Once that foundation is in place, the question becomes how you reward people. For a distributed team, the method matters just as much as the amount. When you offer a monetary reward, make sure it has real value. The blanket approach of giving everyone the same one-time bonus often falls flat because it feels transactional rather than thoughtful. The lesson is not that cash is ineffective. It is that any reward works best when it feels personal and people can actually use it.

That is why many remote companies turn to gift cards instead. They offer flexibility while still feeling more intentional than a cash transfer. The challenge is making sure they work for everyone. A gift card that is perfect for your team in Texas may be useless to your developer in Toronto because retailers, currencies, and regional restrictions often change at the border. Choosing gift cards for US and Canada that work seamlessly in both countries avoids those problems and gives every employee the same experience.

That practical detail makes a bigger difference than many managers realise. When your team spans North America, a cross-border gift card means the same reward reaches everyone without exchange rate calculations or a card that only half the team can redeem. The reward stays equal in value and effort, which is the whole point. People compare, and nothing erodes goodwill faster than a perk that clearly favours one location over another.

 

A few rules that keep tangible rewards from backfiring:

  • Match the value across locations, not the exact item. Local cost of living and currency mean identical is not always equal.
  • Let people choose where you can. Choice signals respect; a forced gift signals a box being ticked.
  • Make redemption frictionless. If claiming a reward needs a support ticket, it stops feeling like a reward.

The biggest lever, though, has no price tag at all – and that is where most founders leave the easiest wins on the table.

Recognition is the cheapest lever most founders ignore

Money gets the attention, but recognition does the real work, and it costs almost nothing. McKinsey’s research on retention found that up to 55% of employee engagement is driven by non-financial recognition, making it the single biggest driver of how people feel about their work. The problem is that remote teams are recognition deserts. Wins scroll past in a Slack channel, pick up a thumbs-up, and disappear. Nobody sees the late-night effort someone put in to ship on time.

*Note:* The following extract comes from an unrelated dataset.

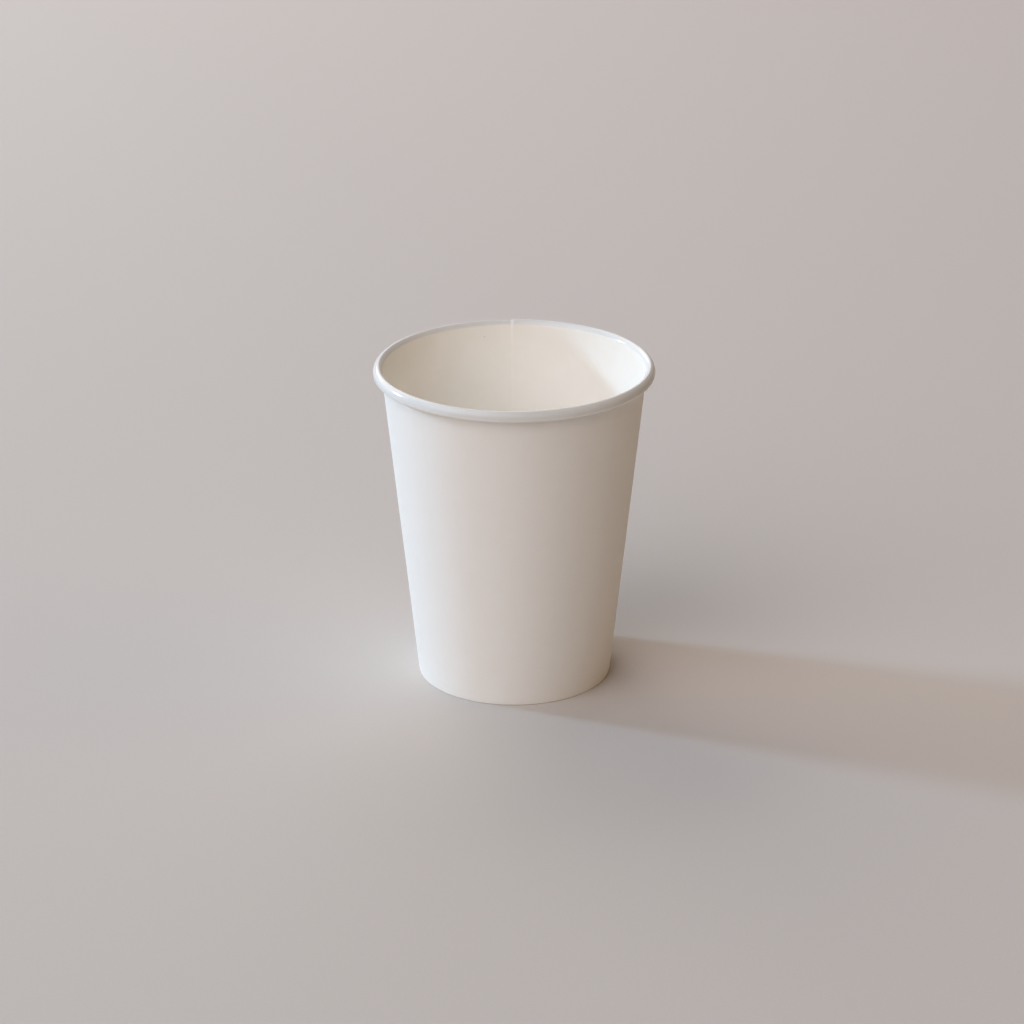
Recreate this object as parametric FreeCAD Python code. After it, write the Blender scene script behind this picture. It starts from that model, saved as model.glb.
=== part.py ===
"""Paper coffee cup of about 240 ml, made the way a cup machine makes it, in millimetres.

Two pieces of coated board: a fan-shaped blank wrapped into a cone, and a round bottom with a turned-down skirt.
The side blank laps over itself at one seam. Its top edge is rolled outwards into the rim, and its foot is
folded inwards and up, so that it grips the skirt. The cup stands on that fold, centred on the origin, +Z up,
with the seam at the back, towards +Y.
"""
import FreeCAD, Part
import math
import os

# The cup over all
height = 93.5            # floor to the top of the rim
rim_diameter = 80.0      # over the rolled rim
base_diameter = 55.5     # over the outside of the wall, where it meets the floor

# Board
wall_board = 0.35        # thickness of the side blank
bottom_board = 0.30      # thickness of the bottom blank
seal_gap = 0.02          # coating between two faces that are sealed together

# Rolled rim
roll_hollow = 0.32       # radius of the hollow left in the roll where the board is double
roll_gap = 0.06          # clearance between the turns of the roll where the board is double
crest_hollow = 0.05      # radius left inside the crest of the roll where the board is double
crest_turn = 60          # how far the crest bends, in degrees
roll_side = 0.2          # straight outer side of the roll
roll_tuck = 0.45         # board that runs back up inside the roll, beside the wall

# Foot
bottom_height = 7.4      # floor to the underside of the bottom
bottom_bend = 0.7        # inside radius where the bottom turns down into its skirt
hem_clearance = 0.15     # from the top edge of the hem up to the bend of the bottom
foot_press = 0.08        # how much of the fold is pressed flat against the floor

# Side seam
seam_bearing = 91.2      # direction of the inner end of the side blank, in degrees from +X
lap_width = 6.5          # overlap of the two ends, at the cup's mean radius
lap_rise = 2.6           # length over which the outer end climbs onto the inner one
rise_sections = 7        # sections that shape the climb

# Radii of the roll's bends, measured on the face that shows. The crest has an equal flank on each side.
under_radius = roll_hollow + 2 * wall_board
crest_radius = crest_hollow + 2 * wall_board
roll_width = 2 * (under_radius + wall_board) + roll_gap
flank_turn = 90 - crest_turn / 2
flank_lean = math.radians(flank_turn)
flank_radius = (roll_width / 2 - crest_radius * math.cos(flank_lean)) / (1 - math.cos(flank_lean))

# Slope of the wall, so that its inner face runs into the inner flank, whose centre is here
flank_r = rim_diameter / 2 - roll_width + flank_radius
flank_z = height - crest_radius - (flank_radius - crest_radius) * math.sin(flank_lean)
slope_run = flank_r - base_diameter / 2
slope = math.acos((flank_radius - wall_board) / math.hypot(slope_run, flank_z)) - math.atan2(flank_z, slope_run)
slope_deg = math.degrees(slope)

# The fold at the foot wraps the skirt, which ends above the fold where the board is double
fold_radius = bottom_board / 2 + seal_gap
bend_outside = bottom_bend + bottom_board
bend_z = bottom_height - bottom_bend

mean_radius = (rim_diameter + base_diameter) / 4
lap_angle = math.degrees(lap_width / mean_radius)
rise_angle = math.degrees(lap_rise / mean_radius)

origin = FreeCAD.Vector(0, 0, 0)
up_axis = FreeCAD.Vector(0, 0, 1)


def wall_inner_radius(z):
    """Radius of the wall's inner face at a height."""
    return base_diameter / 2 - wall_board / math.cos(slope) + z * math.tan(slope)


def heading_vector(heading):
    """Unit vector in the section plane. Heading 0 points away from the axis and 90 points up."""
    return FreeCAD.Vector(math.cos(math.radians(heading)), 0, math.sin(math.radians(heading)))


def right_of(heading):
    """Unit vector to the right of a heading."""
    return heading_vector(heading - 90)


def point_inside_wall(z, distance):
    """Point at a height, at a distance from the wall's inner face."""
    return FreeCAD.Vector(wall_inner_radius(z) - distance / math.cos(slope), 0, z)


def fold_centre(thickness):
    """Centre of the fold at the foot, where the board there is of a thickness."""
    return point_inside_wall(fold_radius + thickness - foot_press, fold_radius)


def along_wall(point):
    """How far up the wall's slope a point lies."""
    return point.x * math.sin(slope) + point.z * math.cos(slope)


up_wall = 90 - slope_deg
down_wall = up_wall - 180


def follow(start, heading, moves, offset):
    """Edges of a path of straights and bends, shifted to its right by an offset.

    A straight is ("run", length). A bend is ("bend", radius, angle), and its angle is positive to the left.
    """
    position = start
    edges = []
    for kind, size, *angle in moves:
        if kind == "run":
            end = position + heading_vector(heading) * size
            shift = right_of(heading) * offset
            edges.append(Part.LineSegment(position + shift, end + shift).toShape())
            position = end
            continue
        turn = angle[0]
        outward = size if turn > 0 else -size
        centre = position - right_of(heading) * outward
        stops = [heading, heading + turn / 2, heading + turn]
        shifted = [centre + right_of(h) * (outward + offset) for h in stops]
        edges.append(Part.Arc(*shifted).toShape())
        heading += turn
        position = centre + right_of(heading) * outward
    return edges


def sheet_section(start, heading, moves, near, far, bearing=0):
    """Closed section of a sheet between two offsets from its path, turned to a bearing about the axis."""
    near_edges = follow(start, heading, moves, near)
    far_edges = follow(start, heading, moves, far)
    first_cap = Part.LineSegment(far_edges[0].Vertexes[0].Point, near_edges[0].Vertexes[0].Point)
    last_cap = Part.LineSegment(near_edges[-1].Vertexes[-1].Point, far_edges[-1].Vertexes[-1].Point)
    wire = Part.Wire([first_cap.toShape(), *near_edges, last_cap.toShape(), *reversed(far_edges)])
    wire.rotate(origin, up_axis, bearing)
    return wire


def spin_section(wire, angle):
    """Solid swept by a section about the cup's axis."""
    return Part.Face(wire).revolve(origin, up_axis, angle)


def wall_section(near, far, bearing):
    """Section of the side blank: hem, fold, wall and roll. Its path is the coated face."""
    fold = fold_centre(far)
    hem_length = along_wall(point_inside_wall(bend_z, fold_radius)) - along_wall(fold) - hem_clearance
    hem_top = fold - right_of(up_wall) * fold_radius + heading_vector(up_wall) * hem_length
    wall_length = along_wall(FreeCAD.Vector(flank_r, 0, flank_z)) - along_wall(fold)
    moves = [
        ("run", hem_length),
        ("bend", fold_radius, 180),
        ("run", wall_length),
        ("bend", flank_radius, -(flank_turn - slope_deg)),
        ("bend", crest_radius, -crest_turn),
        ("bend", flank_radius, -flank_turn),
        ("run", roll_side),
        ("bend", under_radius, -(180 + slope_deg)),
        ("run", roll_tuck),
    ]
    return sheet_section(hem_top, down_wall, moves, near, far, bearing)


def climb(share):
    """Smooth rise from 0 to 1."""
    return share * share * (3 - 2 * share)


def make_side_wall():
    """One wrapped blank: a single turn, a double stretch at the lap, and the climb of its outer end."""
    single = spin_section(
        wall_section(0, wall_board, seam_bearing + rise_angle), 360 - lap_angle - rise_angle
    )
    double = spin_section(wall_section(0, 2 * wall_board, seam_bearing - lap_angle), lap_angle)
    sections = []
    for step in range(rise_sections):
        share = step / (rise_sections - 1)
        lift = wall_board * (1 - climb(share))
        sections.append(wall_section(lift, lift + wall_board, seam_bearing + share * rise_angle))
    rise = Part.makeLoft(sections, True, False)
    wall = single.fuse([double, rise])
    below_floor = Part.makeBox(rim_diameter, rim_diameter, height)
    below_floor.translate(FreeCAD.Vector(-rim_diameter / 2, -rim_diameter / 2, -height))
    return wall.cut(below_floor).removeSplitter().Solids[0]


def make_base_disc():
    """The bottom blank: a flat disc, a bend, and a skirt that runs down between the wall and its hem."""
    bend_centre = point_inside_wall(bend_z, bend_outside + seal_gap)
    skirt_length = along_wall(bend_centre) - along_wall(fold_centre(2 * wall_board))
    moves = [
        ("run", bend_centre.x),
        ("bend", bend_outside, -(90 + slope_deg)),
        ("run", skirt_length),
    ]
    centre = FreeCAD.Vector(0, 0, bottom_height + bottom_board)
    return spin_section(sheet_section(centre, 0, moves, 0, bottom_board), 360)


os.makedirs("parts", exist_ok=True)
for name, shape in {"side_wall": make_side_wall(), "base_disc": make_base_disc()}.items():
    shape.exportStep(f"parts/{name}.step")
    print(name, shape.ShapeType, len(shape.Solids), "solid,", len(shape.Faces), "faces,", round(shape.Volume, 1))
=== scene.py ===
import math
import bmesh
import bpy
from mathutils import Matrix, Vector, noise


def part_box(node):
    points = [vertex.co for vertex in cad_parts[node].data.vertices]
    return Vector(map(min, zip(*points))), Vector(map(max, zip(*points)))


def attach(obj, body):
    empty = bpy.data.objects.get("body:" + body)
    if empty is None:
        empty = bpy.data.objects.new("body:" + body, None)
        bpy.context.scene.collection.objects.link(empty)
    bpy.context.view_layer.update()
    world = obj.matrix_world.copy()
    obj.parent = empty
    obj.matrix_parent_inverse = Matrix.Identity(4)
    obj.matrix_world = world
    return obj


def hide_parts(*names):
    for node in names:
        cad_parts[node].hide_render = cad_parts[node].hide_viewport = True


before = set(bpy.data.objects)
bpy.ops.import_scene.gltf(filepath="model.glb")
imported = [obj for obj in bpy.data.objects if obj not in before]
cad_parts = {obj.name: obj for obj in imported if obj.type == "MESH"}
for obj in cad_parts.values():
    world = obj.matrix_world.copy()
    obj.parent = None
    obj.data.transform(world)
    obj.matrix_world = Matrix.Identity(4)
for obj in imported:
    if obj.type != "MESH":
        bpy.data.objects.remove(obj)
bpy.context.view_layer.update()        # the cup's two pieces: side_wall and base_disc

# A plain paper coffee cup, in metres. The side is one sheet of board. Its section is drawn once, as the line
# of the coated face, and then wound about the axis by one turn and a bit more, so that its two ends lap at
# the back.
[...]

Feedback is the fix, and most founders underuse it badly. Gallup’s workplace research found that employees who strongly agree they get valuable feedback from the people they work with are five times as likely to be engaged. Five times. That is not a bonus scheme or a new benefits platform. It is managers being specific and consistent about good work.

Build it into the rhythm so it does not depend on you remembering:

  • Open your weekly call by naming one specific result from someone on the team and why it mattered.
  • Make recognition public and peer-to-peer, not just top-down. A channel where anyone can call out a colleague’s work spreads the load and reaches the quieter people who would never shout about themselves.
  • Be specific. “Great job” means nothing. You caught the billing bug before it hit three clients” means everything.

Recognition is the one incentive that scales for free and works in every currency. Start there before you consider the budget.

Pay people in autonomy, growth and flexibility

The strongest incentives for remote workers often have no price tag. People who chose distributed work usually did it for control over their time, so flexibility is not a perk; it is the deal. Protect it. Async-friendly hours, no pointless “camera on” rules, and trust measured by output rather than green dots online do more for retention than most bonus schemes. Output-based trust only works when responsibilities are clearly drawn, so a team structure that scales cleanly is the groundwork that makes flexibility safe rather than chaotic.

Growth matters just as much, and it is easy to overlook when you do not see people every day. Remote employees worry that they will miss out on promotions because they are not physically present. Counter it deliberately:

  • Make progression visible, with clear criteria individuals can read and aim at.
  • Put a real budget behind skills, and reward someone for picking up a challenging new skill, not only for grinding through volume.
  • Hand over genuine ownership of projects, not just tasks, so people can point to something that is theirs.

All of this is easier when hiring, onboarding, managing, and rewarding are run on one consistent system instead of being based on your mood that week. If you want a framework for that, this people and culture playbook lays out how to build the rituals that make rewards, feedback, and progression repeatable rather than random.

Keep it fair, or the whole thing unravels

Distributed teams notice inequality quickly because everything is written down and visible. Two people doing the same job in different countries will compare notes. If one gets a reward the other cannot use, or one timezone is always the one taking the 6 am call, resentment builds quietly, and you find out about it when someone resigns.

Fairness does not mean identical. It means transparent and defensible. Be clear about how pay, rewards, and opportunities are decided. Rotate the inconvenient meeting times so the same people are not always giving up their evenings. Apply recognition evenly across every location so the person in the smaller market gets the same airtime as the one near the head office. The goal is simple: nobody should feel like a second-class member of the team because of where they happen to live.

Incentivising a remote or international team is not about copying office perks onto a video call. It is about being deliberate where proximity used to do the work for you – recognising effort out loud, choosing rewards people can actually use, protecting the flexibility they signed up for, and keeping the whole thing fair across every border you operate in. Do that consistently, and distance stops being a disadvantage. It becomes the reason your best people stay.